Barossa is home to some of the oldest vines in the world and Château Tanunda, established in 1890, is the site of some of the first vines planted in the Barossa in the 1840s. Old vine wines are the epitome of the Barossa, a concentrate of pure local flavour and authenticity that can’t be imitated. Old vines have survived world depressions, droughts, the vine pull schemes of the 1980s and their consistent outstanding fruit quality have meant they have been kept and maintained by the workers of their land. They produce wines of complexity with flavour length and unique texture, displaying the authentic character and true taste of the Barossa Valley. Our Old Vine Expressions range is an ode to the Barossa, it aims to capture the essence of the old vines in the finished wine and showcase the significant history, quality and character in the bottle.
150 Year Old Vines
The biblical Arc of Australian viticulture. These vineyards date back older than 1867, back to pioneering beginnings of the Australian wine industry. They mark the very beginning of the Barossa valley when the first vines were being planted on the flats below Chateau Tanunda. Trial-and-error was used to find out which of the many varieties and cuttings brought from Europe would suit the new environment. There are less than 30 hectares of these Ancestor vines in the Barossa. The best vineyards from this time provided the genetic clones of varieties, which would go on to form the Australian vineyards of the future. The surviving vineyards from this time are peerless throughout the world, sites which have proven over time to be amongst the best in the world.

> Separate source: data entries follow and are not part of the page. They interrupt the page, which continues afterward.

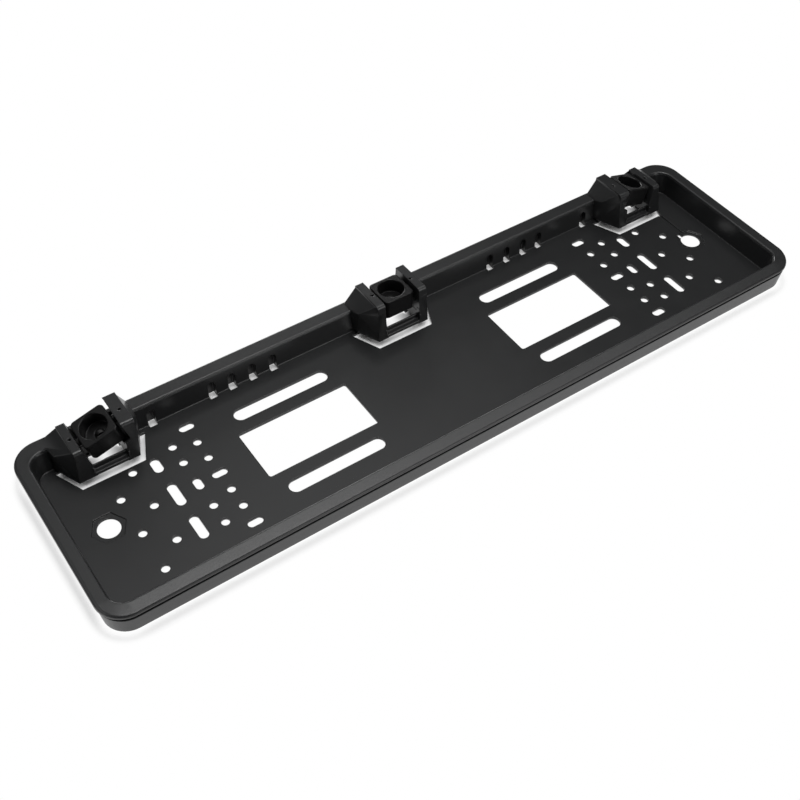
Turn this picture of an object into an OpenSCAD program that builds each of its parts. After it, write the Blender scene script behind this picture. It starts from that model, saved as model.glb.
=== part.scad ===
// Number plate holder: a shallow tray with three tilting sensor holders along its far wall.
// All sizes are in millimetres. The origin is at the middle of the bottom, +Z is up.

/* [View] */
// Sub-part to draw: all of them or one node
// Roundness of curves
$fn = 48; // [24:8:96]

/* [Tray] */
// Outside length of the tray
tray_length = 540; // [500:1:600]
// Outside width of the tray
tray_width = 143; // [134:1:160]
// Height of the rim above the resting face
rim_height = 19.2; // [16:0.1:24]
// Thickness of the floor
floor_thickness = 2; // [1.5:0.1:3]
// Outside corner radius
corner_radius = 17; // [12:0.5:30]
// Inward lean of the outer wall from lip to foot
outer_draft = 1.8; // [0.5:0.1:4]
// Height of the lip above the groove in the outer wall
lip_height = 4.4; // [2.4:0.1:6]
// Height of the groove under the lip
groove_height = 1.2; // [0.4:0.1:2]
// Depth of the groove under the lip
groove_depth = 1.2; // [0.6:0.1:2]
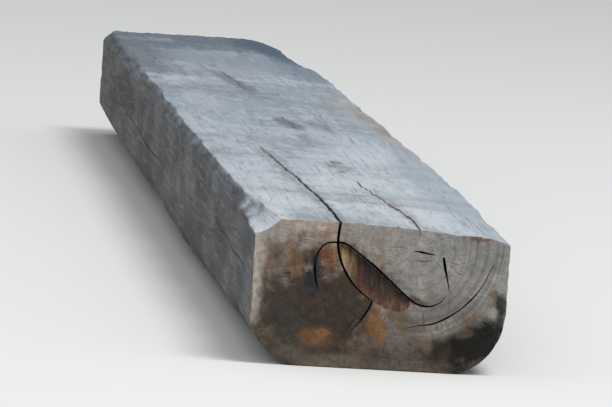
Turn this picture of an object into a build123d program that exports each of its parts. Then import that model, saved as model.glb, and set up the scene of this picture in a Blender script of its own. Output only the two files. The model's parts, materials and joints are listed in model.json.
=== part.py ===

Dating back pre-1917, these vines were planted around the time of the establishment of Chateau Tanunda itself. They are from a time before the two world wars, before the Great Depression, and many planted as a response to worldwide demand after the Phylloxera outbreak in France. This was a pre-mechanized and pre-irrigation era where the site selection was everything. The vines are dry-grown as bush vines with only the best soils, vine material and sites surviving the first years, and only the absolute pinnacle surviving the 100 years thereafter. They are survivors that produce tiny yields of high-quality fruit, grown with minimal vineyard intervention and peerless in most of the wine world.
These vines reach back to planting pre-1970. It was a thrilling post-war era of great ingenuity in Australian winemaking with irrigation only just coming into use. Vineyards planted in this era were developed with wider rows for machine access, and some with trellising for more control in canopy management and vine training. The vineyards were planted on original roots with less variation in grape varieties and using clones which had already proven to suit the Australian environment and produce healthy fruit. With little irrigation, site selection played a large role in the health of the vines, with great care taken to plant sites with ideal water access and soil types and microclimates.